● EXERCISE DIRECTIONS
Look for the string "bodies" and copy every line that has it.

● SOURCE DATA

** START **

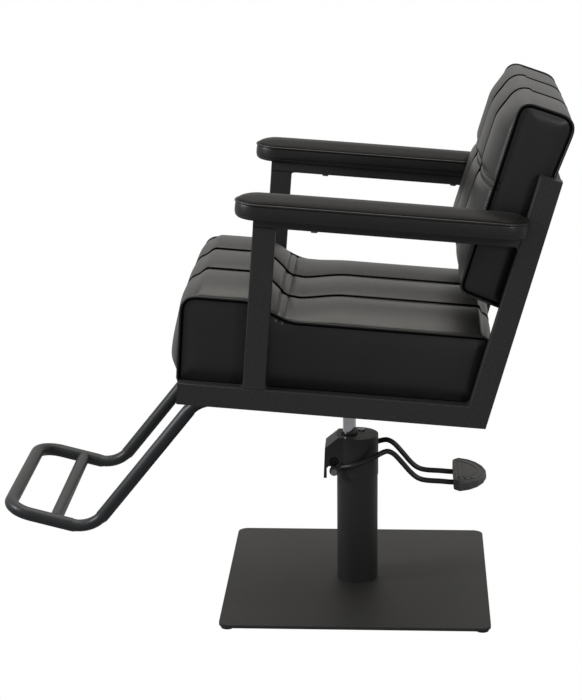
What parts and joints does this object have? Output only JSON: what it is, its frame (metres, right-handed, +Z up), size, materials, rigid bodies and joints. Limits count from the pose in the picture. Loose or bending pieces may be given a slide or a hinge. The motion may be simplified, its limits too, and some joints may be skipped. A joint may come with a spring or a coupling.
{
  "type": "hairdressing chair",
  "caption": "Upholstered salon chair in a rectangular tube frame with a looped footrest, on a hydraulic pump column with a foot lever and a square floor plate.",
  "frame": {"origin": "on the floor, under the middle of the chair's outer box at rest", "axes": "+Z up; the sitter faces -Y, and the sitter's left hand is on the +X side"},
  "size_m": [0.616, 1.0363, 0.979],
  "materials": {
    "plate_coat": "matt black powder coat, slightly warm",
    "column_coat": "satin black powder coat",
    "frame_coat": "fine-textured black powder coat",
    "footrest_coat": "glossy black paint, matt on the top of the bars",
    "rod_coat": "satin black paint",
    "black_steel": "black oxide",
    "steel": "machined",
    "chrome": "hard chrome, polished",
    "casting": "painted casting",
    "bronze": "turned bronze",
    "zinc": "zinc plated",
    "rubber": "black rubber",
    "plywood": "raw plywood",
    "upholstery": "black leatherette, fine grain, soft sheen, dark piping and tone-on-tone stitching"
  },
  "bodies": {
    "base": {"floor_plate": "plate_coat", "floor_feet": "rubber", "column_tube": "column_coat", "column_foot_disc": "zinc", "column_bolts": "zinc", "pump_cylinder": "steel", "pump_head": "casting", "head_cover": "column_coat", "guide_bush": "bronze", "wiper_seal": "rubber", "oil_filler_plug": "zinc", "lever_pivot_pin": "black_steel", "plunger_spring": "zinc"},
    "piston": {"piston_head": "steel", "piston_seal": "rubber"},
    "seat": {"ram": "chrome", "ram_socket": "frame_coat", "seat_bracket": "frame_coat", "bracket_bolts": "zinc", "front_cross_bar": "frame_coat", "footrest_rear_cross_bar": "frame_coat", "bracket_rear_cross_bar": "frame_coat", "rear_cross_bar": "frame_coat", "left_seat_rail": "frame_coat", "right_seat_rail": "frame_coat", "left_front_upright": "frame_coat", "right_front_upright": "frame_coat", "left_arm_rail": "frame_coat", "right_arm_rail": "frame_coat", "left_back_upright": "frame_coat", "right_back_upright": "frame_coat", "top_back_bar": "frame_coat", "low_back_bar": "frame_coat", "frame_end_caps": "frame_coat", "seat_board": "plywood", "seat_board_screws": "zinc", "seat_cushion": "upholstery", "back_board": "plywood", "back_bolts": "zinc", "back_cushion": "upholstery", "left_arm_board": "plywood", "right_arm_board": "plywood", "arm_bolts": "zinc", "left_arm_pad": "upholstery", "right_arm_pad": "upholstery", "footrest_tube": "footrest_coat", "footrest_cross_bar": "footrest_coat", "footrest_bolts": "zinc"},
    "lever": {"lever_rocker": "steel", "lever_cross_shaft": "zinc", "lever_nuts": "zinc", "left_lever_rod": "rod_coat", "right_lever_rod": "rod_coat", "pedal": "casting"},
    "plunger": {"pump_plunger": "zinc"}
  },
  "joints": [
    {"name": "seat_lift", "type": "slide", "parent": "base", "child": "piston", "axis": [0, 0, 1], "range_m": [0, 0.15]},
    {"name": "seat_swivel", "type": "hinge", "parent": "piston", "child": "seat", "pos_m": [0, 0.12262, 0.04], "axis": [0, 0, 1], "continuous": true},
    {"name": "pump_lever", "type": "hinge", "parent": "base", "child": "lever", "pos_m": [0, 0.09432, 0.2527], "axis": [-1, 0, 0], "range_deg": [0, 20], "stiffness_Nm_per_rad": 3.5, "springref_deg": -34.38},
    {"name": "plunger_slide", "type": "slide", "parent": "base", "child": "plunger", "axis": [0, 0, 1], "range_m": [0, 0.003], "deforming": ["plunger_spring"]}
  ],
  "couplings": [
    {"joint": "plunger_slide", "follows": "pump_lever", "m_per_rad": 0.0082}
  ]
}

** END **

● RESPONSE BELOW
What parts and joints does this object have? Output only JSON: what it is, its frame (metres, right-handed, +Z up), size, materials, rigid bodies and joints. Limits count from the pose in the picture. Loose or bending pieces may be given a slide or a hinge. The motion may be simplified, its limits too, and some joints may be skipped. A joint may come with a spring or a coupling.
  "bodies": {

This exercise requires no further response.